Simulating on digital twins involves not only observing the cut part but also monitoring and verifying every element of the machine and its movements throughout the entire operation.

When it comes to achieving maximum machine efficiency, a complete digital twin should also provide the user with the ability to quickly see when there is an opportunity to optimize the program. Considering the volume of parts produced, even saving a few seconds on each part can lead to a significant increase in production volume.

Digital simulations in CAM software can provide the necessary image to understand the machining environment, ensuring error-free and efficient NC code, allowing for faster part machining.

However, we must be aware that the difference between CAM simulation with aspects of a digital twin and the simulation of a complete digital twin of the machine lies in the accuracy of reproducing the machine and the processes performed on it. A full digital twin can simulate the machine, the machining technology – simulate the machining of the workpiece, detect collisions, and consider physical phenomena in the process, such as the impact of temperature or pressure.

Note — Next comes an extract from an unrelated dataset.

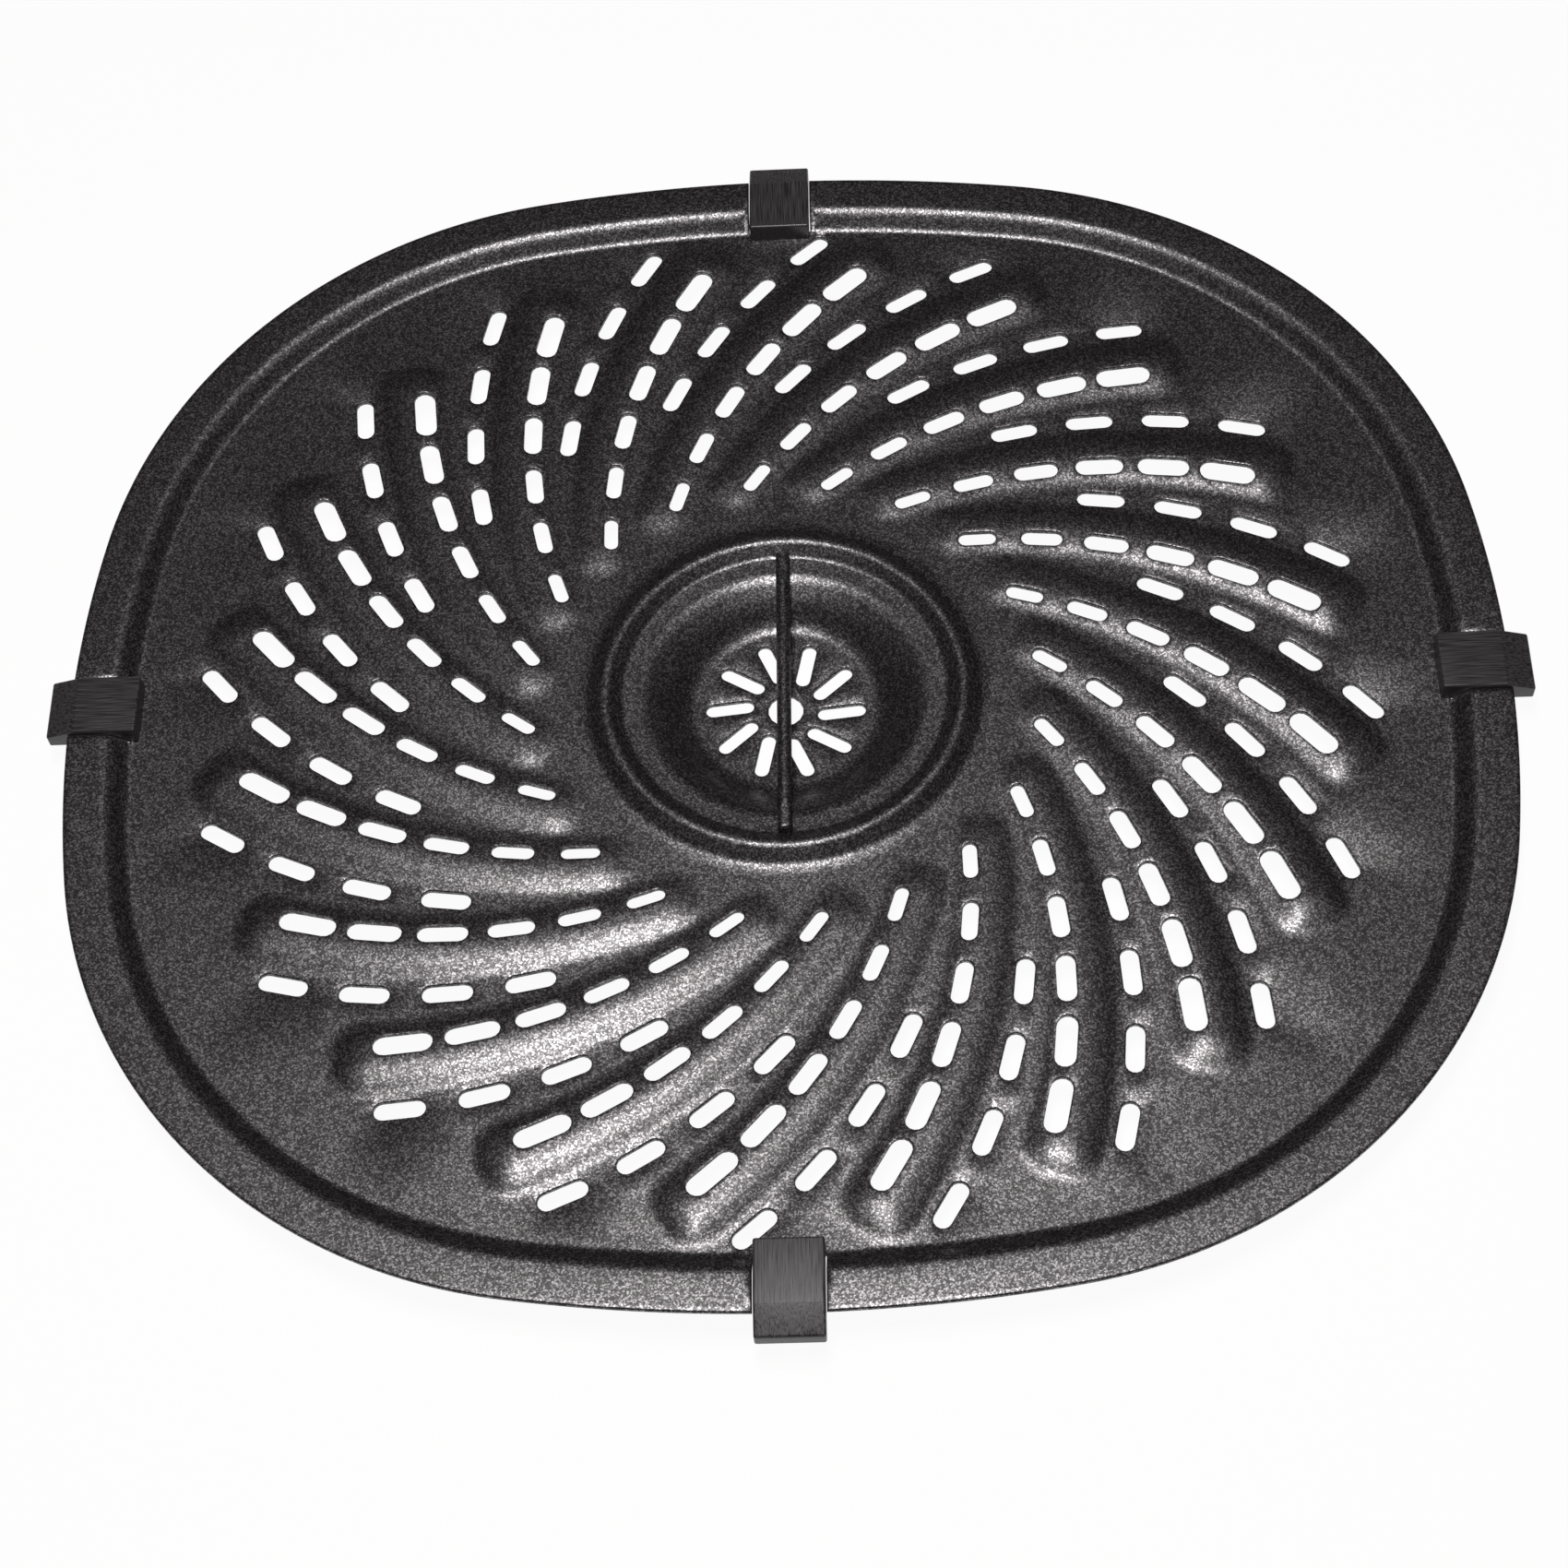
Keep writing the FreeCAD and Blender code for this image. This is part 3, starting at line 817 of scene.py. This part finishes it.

The CAM environment itself cannot achieve this because it has its own graphics engine, which is based on “assumed” control and does not faithfully reproduce it when simulating G-code, toolpaths generated, for example, by NX. It does not consider data related to PLCs, drives, and the NC core itself.

However, how closely the digital twin must resemble its physical counterpart should be regulated depending on the intended use.

A relatively simple digital twin of the machine may be sufficient for simulating workflow on the production line. A highly detailed and comprehensive digital twin of the machine may be needed for animated simulations of the programmed toolpath to detect potential collisions. In the case of augmented reality applications, a digital twin of the machine may be suitable for training operators or the maintenance department, with varying requirements for the level of detail and realistic visualization formatting.